アルファベット「N」を起点にした2つの並行世界。表面は⼟星の第6衛星にして最⼤の衛星「タイタン」。太陽系において地球以外で唯⼀豊富な⼤気を持つ衛星であり、その⼤気の⼤部分は「窒素」で構成されている。その窒素にはアルファベットの「N」が元素記号として付される。窒素が充満する乾き切ったタイタンは⻩⾊を基調とした「N」の世界。いっぽうで「N」を⽇本語的にひっくり返せば「ヌエ」となる。夜に⿃の漢字で⽰される「鵺(ぬえ)」は、『平家物語』などに登場するサルの顔、タヌキの胴体、トラの⼿⾜、尾がヘビという夜な夜な都を騒がせた物の怪である。青色を基調としたもうひとつの世界は私たちが寝静まった夜に訪れる裏面の世界。決して混ざることのない2つの世界が出会う。そのテイストは果たして──
KOTARO NUKAGA
「N」
1977年富山県生まれ、京都府在住。
既存のイメージやオブジェクトを起点にした作品を手掛ける。作品は、写真、映像、インスタレーション、パフォーマンス、舞台まで多彩なメディアを横断し、土地固有の歴史的主題から身近な大衆的主題まで幅広い着想源から、現実と虚構を交差させつつ多層的な物語を構築する。それによりオリジナルの歴史や記憶には、新たな解釈が付与され、作品は時空を超えて現代的な意味が問われることになる。
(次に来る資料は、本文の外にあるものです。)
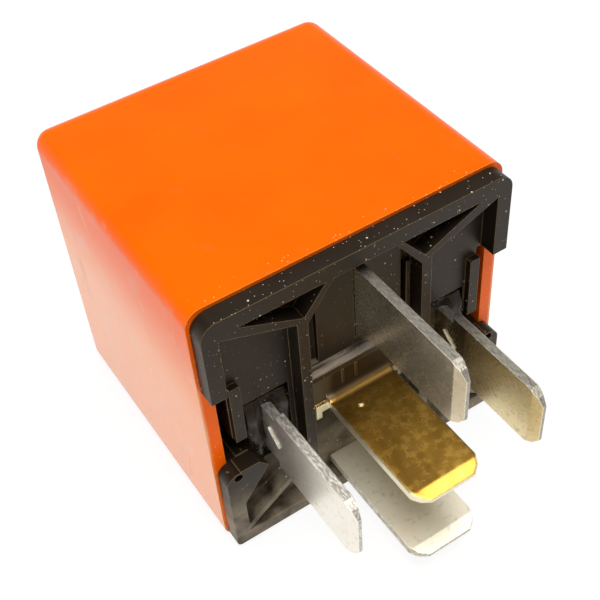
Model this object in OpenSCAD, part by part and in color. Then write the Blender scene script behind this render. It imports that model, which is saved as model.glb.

作品体系として、その多くがコミッションワークであり、近年では美術館のコレクションなども対象の事物として扱う。
戦時下の東京、暗い部屋でシューベルトの「セレナーデ」を聴きながら時間を過ごしていたふたりの女性たち。部屋の外には桜の木があって、春になれば小さな池に花筏を作った。しかし戦況が悪くなり、ひとりは東京を去り故郷の新宮に帰ることを決める。彼女はお気に入りの香水「セレナーデ」を相手に託す。いつか再会することを誓い、ふたりは離れ離れになる。しかし、戦争が終わっても日々の暮らしに追われ手紙を書くこともできない。託された「セレナーデ」もなくなってしまった。もう製造されていないから、その香りは世界から消えたことになる。そのうちに、東京に残っていたひとりも沖縄に戻ることを決める。何年も時間が経って、彼女は筆を取る。また会いたい。それからまた長い年月の後、桜の季節。彼女の声がする。彼女は振り向く。鼻先に、懐かしいセレナーデの黄金色の香りを感じた。
資生堂ギャラリー
「第八次椿会 ツバキカイ8 このあたらしい世界」
1981年沖縄県生まれ。東京都在住。主な個展に「In Order of Appearance」(miyagiya ON THE CORNER、沖縄、2021年)、「How Many Nights」(ギャラリー小柳、東京、2017年)、グループ展に「第八次椿会 ツバキカイ 8 このあたらしい世界第」(資生堂ギャラリー、東京、2021年・2022年)、「ぎこちない会話への対応策―第三波フェミニズムの視点で」(金沢21世紀美術館、石川、2021年)などがある。また、著作に小説集『ディスタント』(2019年、河出書房新社)がある。